DATA EXTRACT ▸
**********

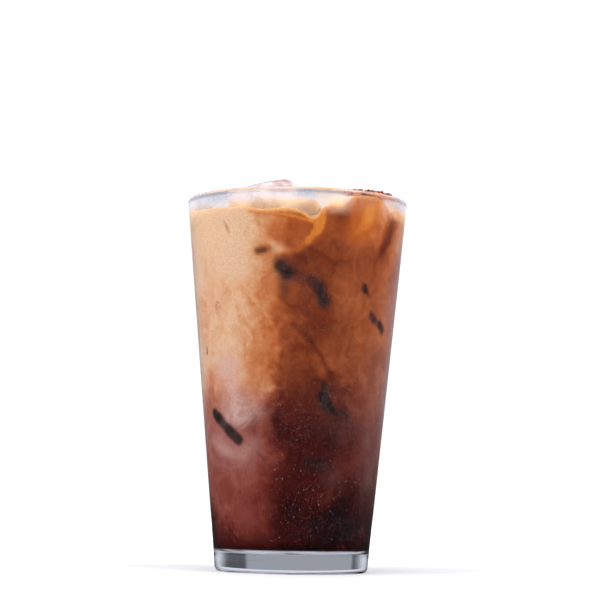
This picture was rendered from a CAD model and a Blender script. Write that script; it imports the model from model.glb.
"""A tapered glass of iced milky coffee with its ice, dressed for a plain studio picture."""

import math

import bpy
import numpy as np
from mathutils import Matrix, Vector, noise
from mathutils.bvhtree import BVHTree


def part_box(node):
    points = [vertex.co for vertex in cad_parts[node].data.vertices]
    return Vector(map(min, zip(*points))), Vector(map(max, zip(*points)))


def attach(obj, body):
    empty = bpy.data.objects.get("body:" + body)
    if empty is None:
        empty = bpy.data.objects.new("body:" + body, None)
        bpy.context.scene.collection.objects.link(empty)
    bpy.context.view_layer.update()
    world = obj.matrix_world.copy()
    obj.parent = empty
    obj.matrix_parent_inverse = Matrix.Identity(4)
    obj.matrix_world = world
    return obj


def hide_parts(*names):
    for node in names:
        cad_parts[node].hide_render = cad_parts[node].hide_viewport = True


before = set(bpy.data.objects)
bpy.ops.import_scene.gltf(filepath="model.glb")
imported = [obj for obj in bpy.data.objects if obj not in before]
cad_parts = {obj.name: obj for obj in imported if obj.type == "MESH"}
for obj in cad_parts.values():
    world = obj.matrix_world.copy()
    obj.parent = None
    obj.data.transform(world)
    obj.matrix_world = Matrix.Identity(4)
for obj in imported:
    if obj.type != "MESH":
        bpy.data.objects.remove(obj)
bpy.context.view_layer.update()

# The camera: a long lens just above table height, looking slightly up at a glass that leans by a degree.
# Nothing is thrown out of focus, so every view is sharp.
EYE = Vector((0.0017, -0.8100, 0.0345))
LOOK_UP = math.radians(5.26)
LEAN = math.radians(1.03)
LENS = 120.5

bpy.ops.object.select_all(action="DESELECT")
bpy.ops.object.camera_add(location=EYE, rotation=(math.radians(90) + LOOK_UP, 0, 0))
camera = bpy.context.object
camera.name = "camera"
camera.data.lens = LENS
camera.data.sensor_width = 36
camera.data.clip_start = 0.01
camera.rotation_euler = (camera.matrix_world.to_3x3() @ Matrix.Rotation(LEAN, 3, "Z")).to_euler()
bpy.context.scene.camera = camera
bpy.context.scene.view_settings.view_transform = "Standard"
bpy.context.scene.view_settings.look = "None"


# The studio: a pale floor, white behind the glass and dark in front of it, so that the glass has soft
# dark edges and no glare. The softboxes light the drink without being mirrored in the wall.
FLOOR_HALF = 1.6


class Tone:
    """A shader socket that adds a Math node for each sum, product or power it is used in."""

    def __init__(self, look, socket):
        self.look = look
        self.socket = socket

    def math(self, operation, *values):
        return self.look.node("ShaderNodeMath", {"operation": operation}, dict(enumerate(values)))

    def __add__(self, other):
        return self.math("ADD", self, other)

    def __radd__(self, other):
        return self.math("ADD", other, self)

    def __sub__(self, other):
        return self.math("SUBTRACT", self, other)

    def __rsub__(self, other):
        return self.math("SUBTRACT", other, self)

    def __mul__(self, other):
        return self.math("MULTIPLY", self, other)

    def __rmul__(self, other):
        return self.math("MULTIPLY", other, self)

    def __pow__(self, other):
        return self.math("POWER", self, other)

    def __abs__(self):
        return self.math("ABSOLUTE", self)

    def rise(self, low, high):
        """0 below low and 1 above high, smooth between."""
        settings = {"interpolation_type": "SMOOTHSTEP"}
        return self.look.node("ShaderNodeMapRange", settings, {"Value": self, 1: low, 2: high})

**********

TASK GOAL ▸ Copy all of the data. Keep every word exactly as it is.

RESPONSE TO THIS EXERCISE ▸
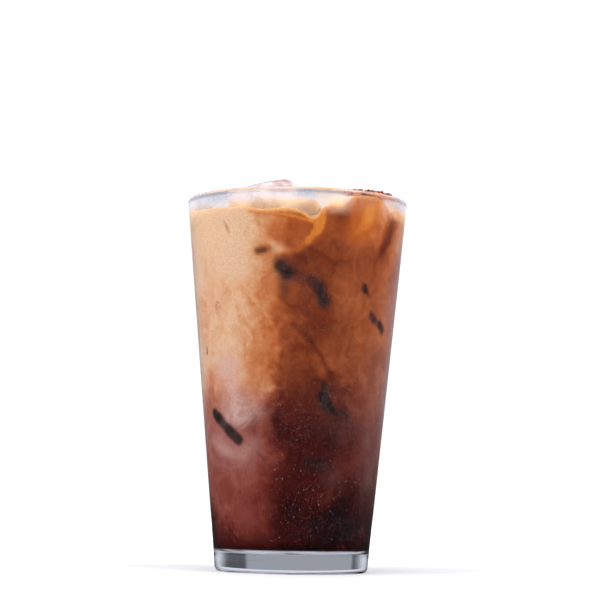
This picture was rendered from a CAD model and a Blender script. Write that script; it imports the model from model.glb.
"""A tapered glass of iced milky coffee with its ice, dressed for a plain studio picture."""

import math

import bpy
import numpy as np
from mathutils import Matrix, Vector, noise
from mathutils.bvhtree import BVHTree


def part_box(node):
    points = [vertex.co for vertex in cad_parts[node].data.vertices]
    return Vector(map(min, zip(*points))), Vector(map(max, zip(*points)))


def attach(obj, body):
    empty = bpy.data.objects.get("body:" + body)
    if empty is None:
        empty = bpy.data.objects.new("body:" + body, None)
        bpy.context.scene.collection.objects.link(empty)
    bpy.context.view_layer.update()
    world = obj.matrix_world.copy()
    obj.parent = empty
    obj.matrix_parent_inverse = Matrix.Identity(4)
    obj.matrix_world = world
    return obj


def hide_parts(*names):
    for node in names:
        cad_parts[node].hide_render = cad_parts[node].hide_viewport = True


before = set(bpy.data.objects)
bpy.ops.import_scene.gltf(filepath="model.glb")
imported = [obj for obj in bpy.data.objects if obj not in before]
cad_parts = {obj.name: obj for obj in imported if obj.type == "MESH"}
for obj in cad_parts.values():
    world = obj.matrix_world.copy()
    obj.parent = None
    obj.data.transform(world)
    obj.matrix_world = Matrix.Identity(4)
for obj in imported:
    if obj.type != "MESH":
        bpy.data.objects.remove(obj)
bpy.context.view_layer.update()

# The camera: a long lens just above table height, looking slightly up at a glass that leans by a degree.
# Nothing is thrown out of focus, so every view is sharp.
EYE = Vector((0.0017, -0.8100, 0.0345))
LOOK_UP = math.radians(5.26)
LEAN = math.radians(1.03)
LENS = 120.5

bpy.ops.object.select_all(action="DESELECT")
bpy.ops.object.camera_add(location=EYE, rotation=(math.radians(90) + LOOK_UP, 0, 0))
camera = bpy.context.object
camera.name = "camera"
camera.data.lens = LENS
camera.data.sensor_width = 36
camera.data.clip_start = 0.01
camera.rotation_euler = (camera.matrix_world.to_3x3() @ Matrix.Rotation(LEAN, 3, "Z")).to_euler()
bpy.context.scene.camera = camera
bpy.context.scene.view_settings.view_transform = "Standard"
bpy.context.scene.view_settings.look = "None"


# The studio: a pale floor, white behind the glass and dark in front of it, so that the glass has soft
# dark edges and no glare. The softboxes light the drink without being mirrored in the wall.
FLOOR_HALF = 1.6


class Tone:
    """A shader socket that adds a Math node for each sum, product or power it is used in."""

    def __init__(self, look, socket):
        self.look = look
        self.socket = socket

    def math(self, operation, *values):
        return self.look.node("ShaderNodeMath", {"operation": operation}, dict(enumerate(values)))

    def __add__(self, other):
        return self.math("ADD", self, other)

    def __radd__(self, other):
        return self.math("ADD", other, self)

    def __sub__(self, other):
        return self.math("SUBTRACT", self, other)

    def __rsub__(self, other):
        return self.math("SUBTRACT", other, self)

    def __mul__(self, other):
        return self.math("MULTIPLY", self, other)

    def __rmul__(self, other):
        return self.math("MULTIPLY", other, self)

    def __pow__(self, other):
        return self.math("POWER", self, other)

    def __abs__(self):
        return self.math("ABSOLUTE", self)

    def rise(self, low, high):
        """0 below low and 1 above high, smooth between."""
        settings = {"interpolation_type": "SMOOTHSTEP"}
        return self.look.node("ShaderNodeMapRange", settings, {"Value": self, 1: low, 2: high})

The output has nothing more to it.